During the month of November, there were no confirmed wolf depredation incidents on livestock. There was one nuisance incident investigated. From January 1 to November 30, 2017 there have been a total of 16 confirmed depredation incidents in New Mexico and 15 confirmed depredation incidents in Arizona.

On November 1, Wildlife Services investigated a dead calf in Catron County, NM. The investigation determined the calf was a probable wolf kill.

On November 4, Wildlife Services investigated a dead calf in Catron County, NM. The investigation determined the calf was killed by a coyote.

On November 6, the IFT investigated a report of wolves acting aggressively toward campers at the Hannagan Campground located near Hannagan Meadow.

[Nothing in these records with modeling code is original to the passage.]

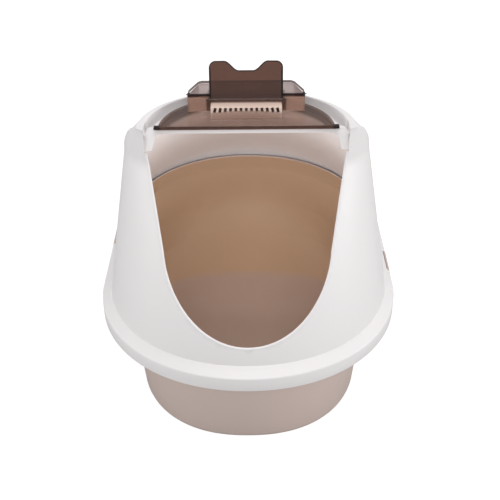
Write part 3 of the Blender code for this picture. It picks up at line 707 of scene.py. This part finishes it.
def make_hood():
    wall = HOOD_WALL
    edge = 0.0008
    rings = [oval(edge, SKIRT_Z), oval(edge * 0.3, SKIRT_Z + edge * 0.3), oval(0.0, SKIRT_Z + edge)]
    top = LEDGE_OUTER_Z - 0.0030
    for turn in (0, 18, 36, 54, 72):
        bend = 0.0030 * (1 - cos(radians(turn)))
        rings.append(oval(bend, top + 0.0030 * sin(radians(turn))))
    inner = LEDGE_INSET
    rings += [oval(inner - 0.0035, LEDGE_INNER_Z - 0.0019), oval(inner - 0.0015, LEDGE_INNER_Z - 0.0008)]
    rings += hood_side(0.0)
    rings += hood_roll(0.0)
    for share, drop in ((0.60, 0.0001), (0.68, 0.0005), (0.74, 0.0012), (0.78, 0.0022)):
        rings.append(lip_ring(share, CROWN_Z - drop))
    rings += [lip_ring(0.98, SEAT_Z + 0.0012), seat_ring(SEAT_OUTER - 0.0006, SEAT_Z)]
    rings += [seat_ring(SEAT_INNER + 0.0006, SEAT_Z), seat_ring(SEAT_INNER, SEAT_Z - 0.0006)]
    rings += [seat_ring(SEAT_INNER, SEAT_Z - wall), seat_ring(SEAT_OUTER + 0.001, SEAT_Z - wall)]
    rings += list(reversed(hood_roll(wall)[: ROLL_STEPS * 5 // 6]))
    rings += list(reversed(hood_side(wall)))
    rings += [oval(LEDGE_INSET - 0.0015, LEDGE_INNER_Z - 0.0008 - wall)]
    rings += [oval(0.0035, LEDGE_OUTER_Z - wall), oval(wall, LEDGE_OUTER_Z - wall - 0.001)]
    rings += [oval(wall, SKIRT_Z + edge), oval(wall - edge, SKIRT_Z)]
    shell = skin(rings, looped=True)
    facing_out(shell)
    bead = entry_bead(shell)
    hood = add_object("hood_moulded", shell)
    combine(hood, "DIFFERENCE", entry_cutter())
    combine(hood, "UNION", bead)
    combine(hood, "UNION", make_bar())
    for _, side in SIDES:
        for near in (LID_ARM_X - GAP - HINGE_LUG, LID_ARM_X + LID_ARM_WIDTH + GAP):
            low, high = span(side, near, near + HINGE_LUG)
            combine(hood, "UNION", hinge_lug(low, high, LID_HINGE_Y, LID_HINGE_Z, BARREL, 0.394))
        low, high = span(side, NOTCH_INNER_X, WIDTH / 2 + 0.010)
        reach = LATCH_HALF + NOTCH_CLEAR
        middle = -side * LATCH_Y
        notch = block((low, middle - reach, SKIRT_Z - 0.010), (high, middle + reach, LEDGE_INNER_Z))
        combine(hood, "DIFFERENCE", notch)
    settle(hood)
    return dress(hood, WHITE, "hood", "hood")


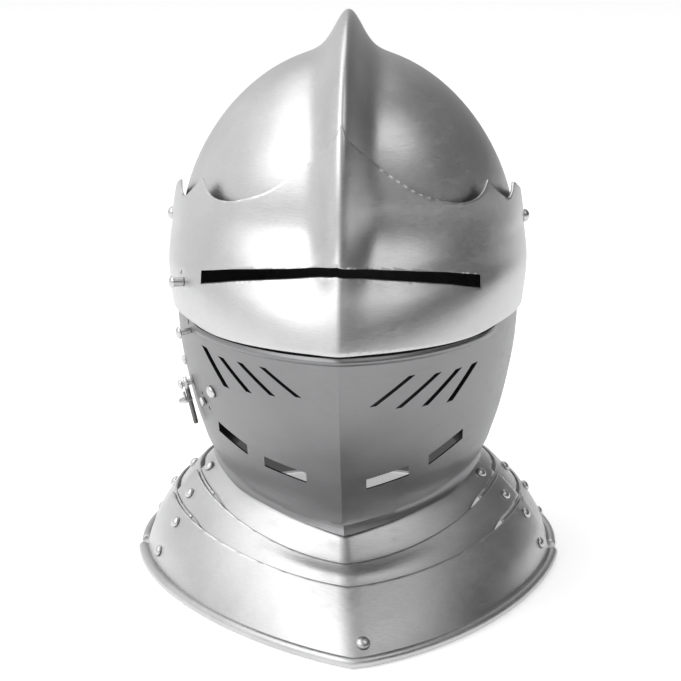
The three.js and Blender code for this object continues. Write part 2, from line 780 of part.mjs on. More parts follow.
// Slits and slots from outer end to inner one, as shares of the skull's half width and of the neck's drop.
const breaths = [
  { outer: -0.8, outerDrop: 0.404, inner: -0.665, innerDrop: 0.547 },
  { outer: -0.69, outerDrop: 0.415, inner: -0.521, innerDrop: 0.532 },
  { outer: -0.57, outerDrop: 0.407, inner: -0.379, innerDrop: 0.516 },
  { outer: -0.433, outerDrop: 0.399, inner: -0.227, innerDrop: 0.499 },
  { outer: 0.4, outerDrop: 0.422, inner: 0.183, innerDrop: 0.531 },
  { outer: 0.547, outerDrop: 0.438, inner: 0.326, innerDrop: 0.557 },
  { outer: 0.664, outerDrop: 0.447, inner: 0.472, innerDrop: 0.574 },
  { outer: 0.758, outerDrop: 0.45, inner: 0.613, innerDrop: 0.588 },
];
const slots = [
  { outer: -0.747, outerDrop: 0.775, inner: -0.562, innerDrop: 0.829 },
  { outer: -0.457, outerDrop: 0.858, inner: -0.203, innerDrop: 0.886 },
  { outer: 0.384, outerDrop: 0.879, inner: 0.142, innerDrop: 0.907 },
  { outer: 0.7, outerDrop: 0.779, inner: 0.5, innerDrop: 0.854 },
];

// The ends of the slits are cut level and those of the slots upright, so aside is half of a side of the cut.
function slitOutline(slit, aside) {
  const outer = new THREE.Vector2(skullHalfWidth * slit.outer, -neckDrop * slit.outerDrop);
  const inner = new THREE.Vector2(skullHalfWidth * slit.inner, -neckDrop * slit.innerDrop);
  const outerCorners = [outer.clone().add(aside), outer.clone().sub(aside)];
  const innerCorners = [inner.clone().sub(aside), inner.clone().add(aside)];
  return new THREE.Shape([...outerCorners, ...innerCorners]);
}

let bevorSolid = plate({
  surface: bevorPoint,
  angles: ridgedAngles(bevorWrap, 14, 0.25),
  low: bevorBottom,
  high: bevorTop,
  rows: 9,
  thickness: bevorPlate,
}).subtract(bore);
const breathAside = new THREE.Vector2(breathWidth / 2, 0);
const slotAside = new THREE.Vector2(0, slotHeight / 2);
for (const slit of breaths) {
  bevorSolid = bevorSolid.subtract(fromAhead(slitOutline(slit, breathAside), cheekEdge));
}
for (const slot of slots) {
  bevorSolid = bevorSolid.subtract(fromAhead(slitOutline(slot, slotAside), cheekEdge));
}
// The catch side, towards the wearer's right: angles round, and rises as shares of the neck's drop.
const seats = {
  bevorPeg: { angle: -60, rise: -0.373 },
  bevorPegSlot: { angle: -61.3, rise: -0.334 },
  sideRivet: { angle: -75.5, rise: -0.568 },
  catchPeg: { angle: -71, rise: -0.646 },
  catchSlot: { angle: -67, rise: -0.633 },
  keeperStud: { angle: -50.5, rise: -0.607 },
  button: { angle: -59, rise: -0.685 },
  buttonHole: { angle: -59.3, rise: -0.651 },
  buttonSlot: { angle: -55.8, rise: -0.705 },
};

function onBevor(name) {
  return [bevorPoint, seats[name].angle * degree, seats[name].rise * neckDrop];
}

const bevorCuts = [
  ["bevorPegSlot", new THREE.BoxGeometry(pegSlotWidth, pegSlotLength, cutDepth)],
  ["catchSlot", new THREE.BoxGeometry(pegSlotWidth, catchSlotLength, cutDepth)],
  ["buttonHole", roundCutter(smallHole)],
  ["buttonSlot", new THREE.BoxGeometry(pegSlotWidth, 1.4 * pegSlotWidth, cutDepth)],
];
for (const [name, cutter] of bevorCuts) {
  bevorSolid = bevorSolid.subtract(holeThrough(...onBevor(name), cutter));
}
addPiece("bevor", bevorSolid, steel.bevor);
addPiece("bevor_peg", peg(...onBevor("bevorPeg"), bevorPegSize), steel.rivet);
addPiece("side_rivet", rivet(...onBevor("sideRivet"), sideRivet, 10), steel.rivet);
addPiece("keeper_stud", rivet(...onBevor("keeperStud"), studRadius, 10), steel.rivet);
addPiece("catch_peg", peg(...onBevor("catchPeg"), catchPegSize), steel.rivet);

const button = new THREE.BoxGeometry(buttonSize, buttonSize, buttonHeight).rotateZ(buttonTurn * degree);
button.translate(0, 0, buttonHeight / 2);
addPiece("spring_button", tipped(button, seatOn(...onBevor("button"), seatGap)), steel.rivet);

// An eye round the catch peg, a rod that hangs from it, a collar on the rod and a link up from the collar.
function catchHook() {
  const hole = catchPegSize.stem + eyeGap;
  const outer = hole + eyeWall;
  const middle = eyeLift + eyeHeight / 2;
  const ring = [[hole, 0], [outer, 0], [outer, eyeHeight], [hole, eyeHeight], [hole, 0]];
  const eye = solidFrom(turned(ring, 12).translate(0, 0, eyeLift));
  const rodTop = -hole - eyeWall / 2;
  const rodHeight = rodLength + rodTop;
  const rod = new THREE.CylinderGeometry(rodRadius, rodRadius, rodHeight, 8);
  rod.translate(0, rodTop - rodHeight / 2, middle);
  const collar = new THREE.CylinderGeometry(collarRadius, collarRadius, collarHeight, 12);
  const collarLift = middle + collarRadius - rodRadius - seatGap;
  collar.translate(0, -collarDrop, collarLift);
  const linkHeight = collarDrop - catchPegSize.head - 2 * linkRadius;
  const link = new THREE.CylinderGeometry(linkRadius, linkRadius, linkHeight, 6);
  link.translate(0, -collarDrop + linkHeight / 2, collarLift);
  const hook = eye.add(solidFrom(rod)).add(solidFrom(collar)).add(solidFrom(link));
  return hook.transform(seatOn(...onBevor("catchPeg"), seatGap).toArray());
}
addPiece("catch_hook", catchHook(), steel.rivet);

// Pivots

// A shank through skull, bevor and visor, with a burr inside the skull and a domed head outside the visor.
function pivotRivet(side) {
  const inside = skullHalfWidth - skullPlate - burrGap - burrHeight;
  const outside = visorHalfWidth + seatGap - inside;
  const headHeight = 0.85 * pivotHead;
  const burr = [[0, 0], [pivotBurr, 0], [pivotBurr, burrHeight]];
  const shank = [[pivotShank, burrHeight], [pivotShank, outside]];
  const geometry = turned([...burr, ...shank, ...domeProfile(pivotHead, headHeight, outside)], 12);
  const quarterTurn = new THREE.Matrix4().makeRotationY((side * Math.PI) / 2);
  return tipped(geometry, quarterTurn.setPosition(side * inside, 0, 0));
}
addPiece("pivot_rivet_left", pivotRivet(1), steel.rivet);
addPiece("pivot_rivet_right", pivotRivet(-1), steel.rivet);


// Gorget lames

function rangeAngles(from, to, step) {
  const angles = [];
  const count = Math.round((to - from) / step);
  for (let i = 0; i <= count; i += 1) angles.push((from + ((to - from) * i) / count) * degree);
  return angles;
}

// The rolled rim: a tube turned outwards along a lame's lower edge, flat underneath.
function rolledRim(surface, angles) {
  const sides = 6;
  const corner = rollRadius / Math.cos(Math.PI / sides);
  const positions = [];
  const index = [];
  for (const angle of angles) {
    const centre = surface(angle, -1);
    const out = normalOf(surface, angle, -1);
    const aside = new THREE.Vector3(out.x, out.y, 0).normalize();
    centre.addScaledVector(aside, rollRadius - lamePlate);
    for (let i = 0; i < sides; i += 1) {
      const turn = (i / sides) * 2 * Math.PI;
      const ring = centre.clone().addScaledVector(aside, corner * Math.cos(turn));
      positions.push(ring.x, ring.y, ring.z + corner * Math.sin(turn));
    }
  }
  const last = (angles.length - 1) * sides;
  for (let i = 0; i < angles.length - 1; i += 1) {
    for (let j = 0; j < sides; j += 1) {
      const [a, b] = [i * sides + j, i * sides + ((j + 1) % sides)];
      index.push(a, a + sides, b + sides, a, b + sides, b);
    }
  }
  for (let j = 1; j < sides - 1; j += 1) {
    index.push(0, j, j + 1, last, last + j + 1, last + j);
  }
  const geometry = new THREE.BufferGeometry();
  geometry.setAttribute("position", new THREE.Float32BufferAttribute(positions, 3));
  geometry.setIndex(index);
  return solidFrom(geometry);
}

for (const lame of lames) {
  const topEdge = () => -lame.top;
  let front = plate({
    surface: lameSurface(lameStep * lame.number),
    angles: rangeAngles(-frontLameWrap, frontLameWrap, lameStation),
    low: frontEdge(lame),
    high: topEdge,
    rows: lame.rows,
    thickness: lamePlate,
  });
  let back = plate({
    surface: lameSurface(lameStep * (lame.number - 1)),
    angles: rangeAngles(backLameStart, 360 - backLameStart, lameStation),
    low: backEdge(lame),
    high: topEdge,
    rows: lame.rows,
    thickness: lamePlate,
  });
  if (lame.bottom === 1) {
    const frontRoll = rangeAngles(-frontLameWrap, frontLameWrap, lameStation);
    const backRoll = rangeAngles(frontLameWrap + rollGap, 360 - frontLameWrap - rollGap, lameStation);
    front = front.add(rolledRim(lameSurface(lameStep * lame.number), frontRoll));
    back = back.add(rolledRim(lameSurface(lameStep * (lame.number - 1)), backRoll));
  }
  addPiece("front_lame_" + lame.number, front, steel.lame);
  addPiece("back_lame_" + lame.number, back, steel.lame);
}

// Which lame, where round it (the wearer's left is positive) and how far down the gorget.
const lameRivets = [
  { name: "front_rivet_right_1", lame: 1, front: true, degrees: -76, level: 0.292 },
  { name: "front_rivet_right_2", lame: 2, front: true, degrees: -69.5, level: 0.52 },
  { name: "front_rivet_right_3", lame: 3, front: true, degrees: -64, level: 0.675 },
  { name: "front_rivet_right_4", lame: 3, front: true, degrees: -66, level: 0.883 },
  { name: "front_rivet_left_1", lame: 1, front: true, degrees: 71.5, level: 0.271 },
  { name: "front_rivet_left_2", lame: 2, front: true, degrees: 71, level: 0.515 },
  { name: "front_rivet_left_3", lame: 3, front: true, degrees: 73, level: 0.665 },
  { name: "front_rivet_left_4", lame: 3, front: true, degrees: 72.5, level: 0.857 },
  { name: "back_rivet_right_1", lame: 2, front: false, degrees: -97, level: 0.5 },
  { name: "back_rivet_right_2", lame: 3, front: false, degrees: -97, level: 0.66 },
  { name: "back_rivet_right_3", lame: 3, front: false, degrees: -100, level: 0.885 },
  { name: "back_rivet_left_1", lame: 2, front: false, degrees: 97, level: 0.5 },
  { name: "back_rivet_left_2", lame: 3, front: false, degrees: 97, level: 0.66 },
  { name: "back_rivet_left_3", lame: 3, front: false, degrees: 100, level: 0.885 },
];
for (const { name, lame, front, degrees, level } of lameRivets) {
  const layer = lameStep * (front ? lame : lame - 1);
  addPiece(name, rivet(lameSurface(layer), degrees * degree, -level, lameRivet), steel.rivet);
}
const centreSeat = { degrees: 1.2, level: 0.905 };
const frontRim = lameSurface(lameStep * lames.length);
const centreHead = rivet(frontRim, centreSeat.degrees * degree, -centreSeat.level, centreRivet, 10);
addPiece("centre_rivet", centreHead, steel.rivet);

// The origin lies under the middle of the whole helmet.
const middle = new THREE.Box3().setFromObject(helmet).getCenter(new THREE.Vector3());
head.position.x = -middle.x;
head.position.y = -middle.y;

export default helmet;
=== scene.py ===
"""Dresses the packed close helmet: fine plates, satin steel, a pale floor and soft light."""
import math

import bmesh
import bpy
from mathutils import Matrix, Vector


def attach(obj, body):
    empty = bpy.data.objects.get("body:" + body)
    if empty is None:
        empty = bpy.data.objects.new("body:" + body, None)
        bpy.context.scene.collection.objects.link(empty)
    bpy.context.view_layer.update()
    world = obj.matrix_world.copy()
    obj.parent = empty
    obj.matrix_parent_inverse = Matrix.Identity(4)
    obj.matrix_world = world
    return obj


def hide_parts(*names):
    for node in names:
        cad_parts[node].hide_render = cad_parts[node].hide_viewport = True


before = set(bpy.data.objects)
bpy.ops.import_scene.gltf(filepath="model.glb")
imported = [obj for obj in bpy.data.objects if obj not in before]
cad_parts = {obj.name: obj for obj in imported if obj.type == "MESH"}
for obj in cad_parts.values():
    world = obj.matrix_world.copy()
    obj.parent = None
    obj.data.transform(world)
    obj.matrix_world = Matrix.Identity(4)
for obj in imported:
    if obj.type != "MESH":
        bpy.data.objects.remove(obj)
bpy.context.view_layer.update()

DEG = math.pi / 180
MM = 0.001

# Sizes in millimetres, about the pivots, as the CAD has them
PIVOT = Vector((-0.0556, 15.0168, 212.0))
HALF_WIDTH = 97.5
CROWN = 99.0
FULLNESS, VISOR_FULLNESS = 0.62, 0.56
NAPE = 118.0
COMB = 21.0
COMB_SPREAD = 10.5
# Where the comb and the nape set in, as shares of the crown's rise
COMB_BEHIND, COMB_AHEAD, NAPE_FADE = (-0.5, 0.75), (0.12, 0.55), (0, 0.75)
NECK = 146.0
SKULL_FOOT = -NECK - 6.0
SKULL_PLATE, VISOR_PLATE, BEVOR_PLATE, LAME_PLATE = 1.6, 1.5, 1.5, 1.3
BEVOR_GAP, VISOR_GAP, BROW_GAP, LAME_GAP, SEAT_GAP = 1.5, 1.6, 2.5, 0.5, 0.3
LAME_STEP = LAME_PLATE + LAME_GAP
BROW_EDGE, CHEEK_EDGE, BROW_CORNER = 14.0, 30.0, 18.0
PROW, VISOR_WRAP, RIDGE_SPREAD = 147.0, 106.0, 11.5
BEVOR_REACH, BEVOR_WRAP, RIM_TURN, RIM_BAND = 146.0, 97.0, 1.6, 4.5
GORGET_WIDTH, GORGET_FRONT, GORGET_BACK, GORGET_SHIFT = 121.0, 160.0, 136.0, 14.0
ROLL, KEEL_LEAN = 3.0, 4.0
GORGET_DROP = PIVOT.z - ROLL - NECK
VISOR_CROWN = CROWN + BROW_GAP + VISOR_PLATE
VISOR_RIDGE = CROWN + COMB + BROW_GAP + VISOR_PLATE
VISOR_WIDTH = HALF_WIDTH + BEVOR_GAP + BEVOR_PLATE + VISOR_GAP + VISOR_PLATE

# Where one form passes into the next: the prow into the dome by its rise, the bevor's room for the lames
# by its level, its rim's bead by its degrees, its foot by the distance, and the lames' edges by degrees
PROW_FADE, ROOM_FADE, BEAD_FADE, FOOT_FADE = (-6, 22), (-0.8, -1), (48, 60), (-1.5, 0)
FRONT_FADE, BACK_FADE = (60, 44), (88, 104)
NECK_ROOM = 3.0

# Openings: half sizes, radii of holes and the width of the catch's slots, then how far each cutter reaches
SIGHT_HALF_LENGTH, SIGHT_HALF_HEIGHT, SIGHT_SHIFT = 77.5, 2.4, 1.5
BREATH_HALF, SLOT_HALF = 1.8, 3.8
PIVOT_HOLE, PIN_HOLE, CATCH_SLOT = 2.9, 1.1, 1.8
PIVOT_SPAN, OPENING_SPAN, AHEAD_SPAN, PLATE_SPAN = (-120, 120), (-130, 130), (CHEEK_EDGE, 170), (-4, 4)
OPENING_FOOT, OPENING_FRONT = -190, 220

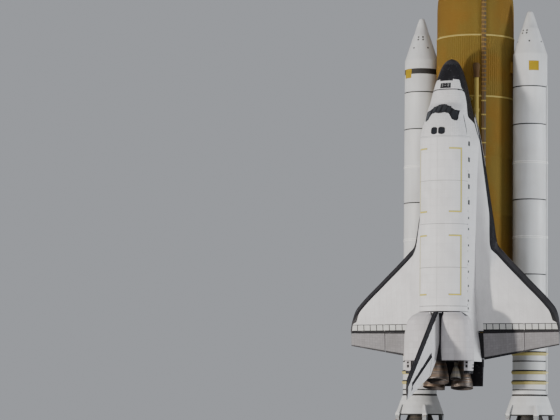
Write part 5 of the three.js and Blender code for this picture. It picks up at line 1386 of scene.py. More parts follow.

Based on interviews of the campers involved and evidence gathered from an investigation of the scene, the IFT determined domestic dogs were responsible for the incident.

On November 24, Wildlife Services investigated a dead calf in Apache County, AZ. The investigation determined the calf had been killed by coyotes.

On November 28, WMAT investigated a dead steer on the FAIR. The investigation determined the steer died of illness.

COMMUNICATION AND COORDINATION

On November 4, WMAT personnel presented at the White Mountain Apache Wildlife Fair at the Hon dah Conference Center on the FAIR.

On November 14, WMAT personnel presented on a radio show on KNNB radio in Whiteriver, AZ.

PROJECT PERSONNEL

WMAT welcomed a temporary employee this month. We are glad to have her on board!

REWARDS OFFERED

The USFWS is offering a reward of up to $10,000; the AGFD Operation Game Thief is offering a reward of up to $1,000; and the NMDGF is offering a reward of up to $1,000 for information leading to the conviction of the individual(s) responsible for the shooting deaths of Mexican wolves. A variety of non-governmental organizations and private individuals have pledged an additional $46,000 for a total reward amount of up to $58,000, depending on the information provided.

Individuals with information they believe may be helpful are urged to call one of the following agencies: USFWS special agents in Mesa, Arizona, at (480) 967-7900, in Alpine, Arizona, at (928) 339-4232, or in Albuquerque, New Mexico, at(505) 346-7828; the WMAT at (928) 338-1023 or (928) 338-4385; AGFD Operation Game Thief at (800) 352-0700; or NMDGF Operation Game Thief at (800) 432-4263.  Killing a Mexican wolf is a violation of the Federal Endangered Species Act and can result in criminal penalties of up to $50,000, and/or not more than one year in jail, and/or a civil penalty of up to $25,000.